The archaeological and environmental sequence at Ounjougou

A high resolution Palaeolithic sequence could be established at Ounjougou, in particular due to 50 optically stimulated luminescence (OSL) dates in strict association with the geomorphological analysis of the formations.[15][3] Moreover, some sedimentary gaps observed in the Ounjougou Pleistocene sequence appear to coincide with abrupt Heinrich climatic events during isotopic stage 3 (H5 and H4).[16][17]

The earliest evidence of human occupation is seen at several sites in the complex in the form of a lithic industry composed of quartzitic sandstone polyhedrals and sub-spheroids associated with worked cobbles (Soriano et al. 2010). The technological and typological aspects of these artifacts suggest an early phase of the Palaeolithic and have been observed in stratigraphic context in lenses of coarse sands indurated with iron oxide adhering to bedrock. An OSL date of the Final Middle Pleistocene, around 180,000 years, was obtained for the deposits overlying these formations, forming a terminus ante quem for this lithic industry. Its technical characteristics, however, suggest an age of at least 500,000 years ago. Although having widespread archaeological visibility, the Acheulean has until now been absent in the Ounjougou zone and the Dogon Country in general. This may indicate the existence in West Africa of regions unfrequented by Acheulean populations, although well represented in neighboring regions.[17]

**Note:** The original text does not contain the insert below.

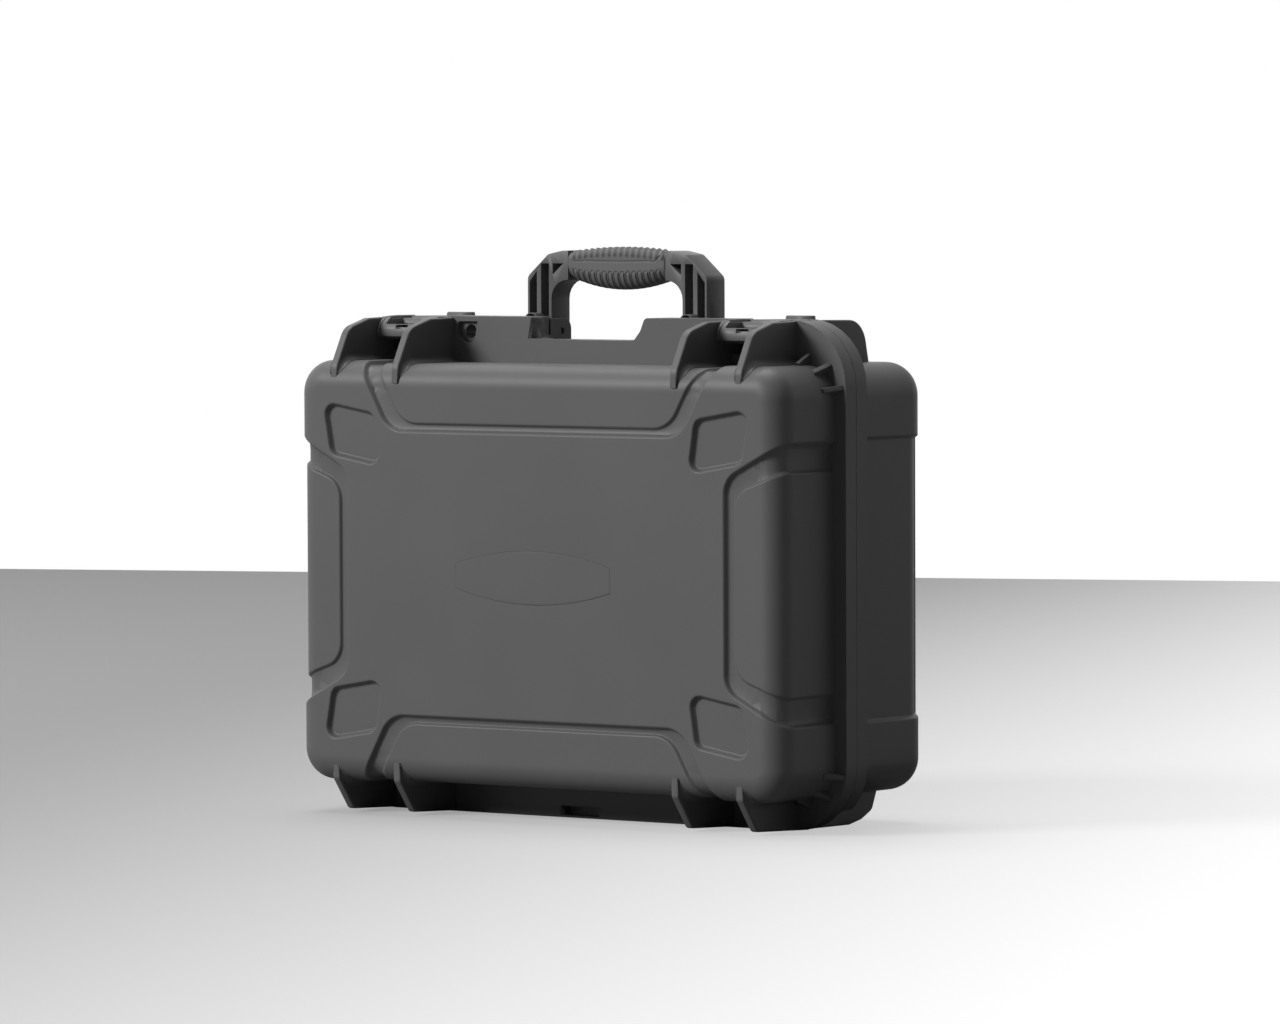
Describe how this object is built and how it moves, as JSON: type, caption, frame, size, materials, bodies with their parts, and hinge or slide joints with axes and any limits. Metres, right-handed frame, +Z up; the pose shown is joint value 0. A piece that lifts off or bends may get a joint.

All of the other Pleistocene lithic industries at Ounjougou are chronologically associated with the Middle Palaeolithic. A Levallois core with preferential removals, found isolated in stratigraphic context, is the first evidence for the Middle Paleolithic at Ounjougou. The OSL date on the context places this core around 150,000 BP during the Late Middle Pleistocene. Middle Palaeolithic occupations in the Ounjougou zone, all open-air sites, become even more common during the Upper Pleistocene: 25 different typo-technological groups were identified between 100,000 and 22,000 BP, with a particular concentration during isotopic stage 3 between 50,000 and 30,000 BP [3][17]). The industries between 100,000 and 20,000 BP are extremely diverse. The appearance of blade production around 65,000 BP, followed by discoidal reduction around 60,000 BP, the appearance of foliate bifacial pieces around 50,000 BP and the disappearance of Levallois technique around 30,000 BP are the most notable events during the sequence. In the Middle Paleolithic sequence we also note the occurrence of a quartz cobble industry with characteristics comparable to an early Palaeolithic.[18] The study of several sites at Ounjougou has also enabled description of a new industry with massive tools (rabots) and pieces obtained by bipolar-on-anvil percussion. The existence of this kind of assemblage was subsequently confirmed by the excavation of a rock shelter on the Bandiagara escarpment.[8][10] The diversity of Middle Paleolithic industries and their succession without obvious logic suggests regular renewal of human groups in the region. Between 20,000 and 10,000 BP we then observe a significant hiatus, largely due to the dry Ogolian period.[15][19]

Early Holocene (>9500 BC-6750 BC)

At the onset of the Holocene, pottery appears early at Ounjougou, during the first half of the 10th millennium BC. The region was then confronted with the return of more humid conditions linked to a rapid return of the monsoons after the Younger Dryas and the development of an open grassland savanna on the Bandiagara Plateau.[20][21] In this context, populations made pottery characterized especially by small bowls and imprinted décors.[22][23] The appearance of pottery at Ounjougou is associated with a small bifacial point lithic industry. These innovations are quite likely linked to environmental changes during the establishment of tropical savannas during the Early Holocene, the new composition of hunted fauna that resulted and the development of edible wild grasses.[24][25] This phase thus probably coincides with the establishment of a form of proto-agricultural economy, consisting of a strategy of selective and intensive gathering of grasses. In the layers dated to the 8th mill. BC, the pottery is also associated with grinding materials (grindstones and crushers).[26] This occupation phase at Ounjougou was thus associated with an early Neolithic.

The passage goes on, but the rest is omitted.